In short, she asserts that judges should "stop seeking certainty", and
recognize the existence and multiplicity of "colliding realities" (Minow,
pp. 172). In doing so the purposes of justice will be better served.
However, one may argue that perspective taking can create problems.
For example, if we lower entrance requirements for Black college freshmen
in order that this historically disadvantaged group may become more
represented on college campuses, we take the risk of fermenting the notion
that Black's aren't as smart as whites and so would need lower requirements
(Minow pp.174). Minow would reply that this is a risk to be taken in light
of the possible benefits that can be derived from examining one's own
personal prejudices. She would say that these benefits include a more fair
and relevant jurisprudence. In addition to a thorough examination of our
own stereotypes, Winow suggests that we seek out differences in others and
learn not only to accept but to appreciate those differences. She also
suggests that in the search for difference we will discover our greater
commonalties and thereby slowly begin to intellectually disassemble the
perception of otherness associated with difference and too often with
inferiority. Winow also addresses what she calls the problem of Judicial
passivity. In her view, the plight of the minority, or the different, is
often met with indifference, and judicial passivity.
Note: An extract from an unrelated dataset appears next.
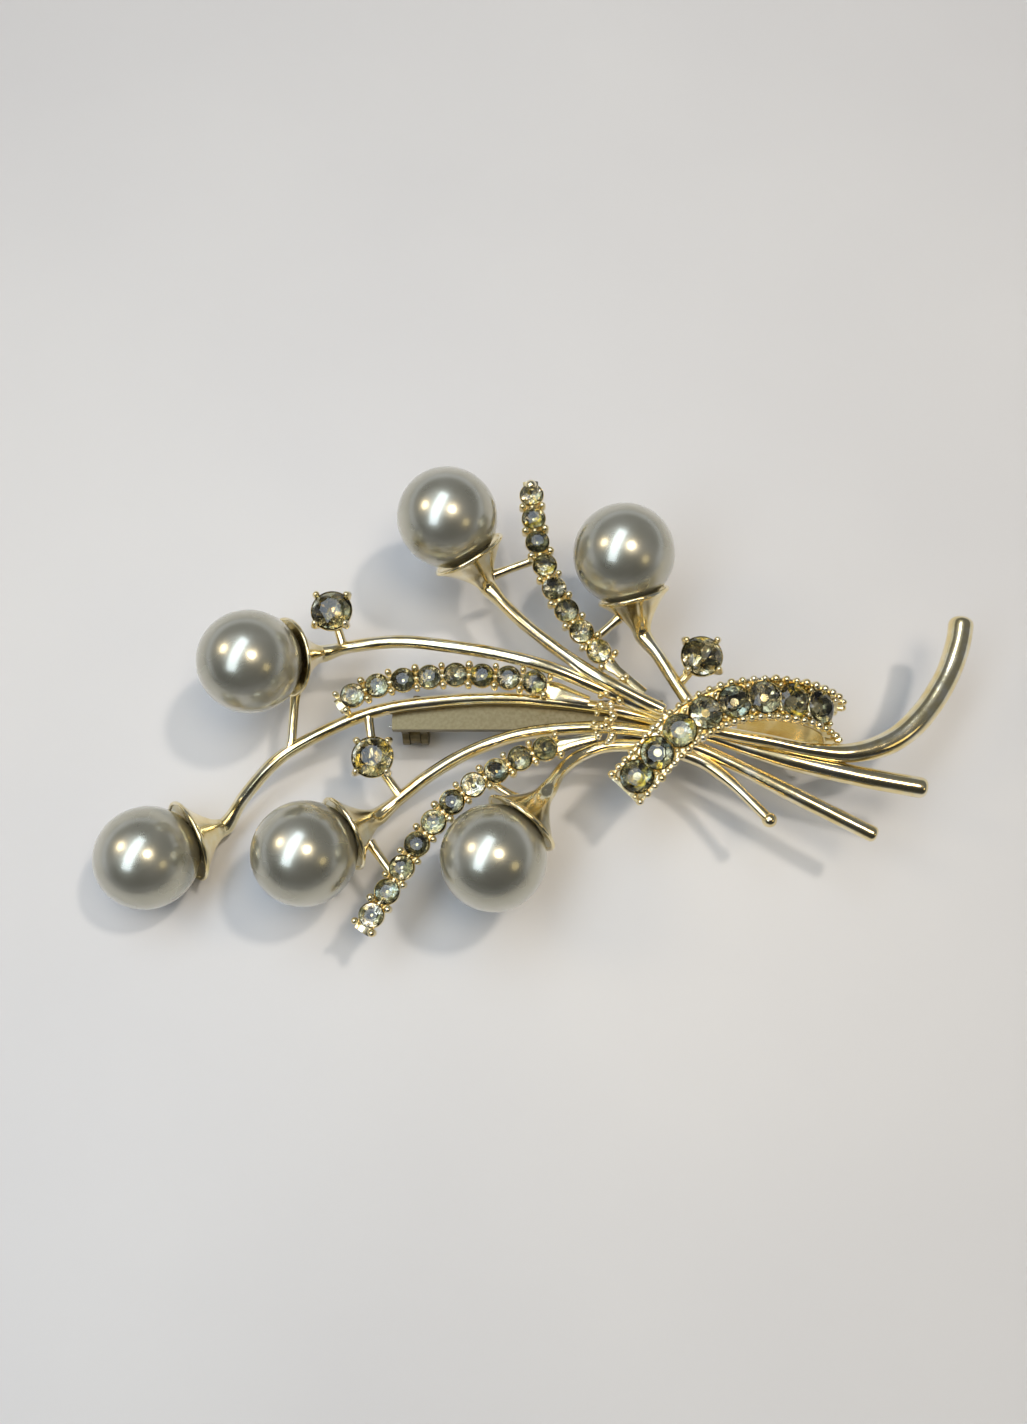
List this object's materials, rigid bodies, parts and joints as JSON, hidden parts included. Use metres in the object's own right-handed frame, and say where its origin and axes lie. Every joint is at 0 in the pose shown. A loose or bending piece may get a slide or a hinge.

Clearly, Winow represents the diametrical opposite of Bork in
terms of views concerning the interpretation of the Constitution and the
application of Constitutional principles by the Judiciary. Of the two
views I am more impressed by Winow. As I've said, it seems to me that the
framers wrote the Constitution in such broad terms so as to provide for
flexibility that would serve the needs of liberty. Bork's view of
historical interpretation smacks too much of literalism. I do not think
the needs of liberty are served by rigidity, and thus are poorly served by
the kind of Constitutional interpretation for which Bork argues.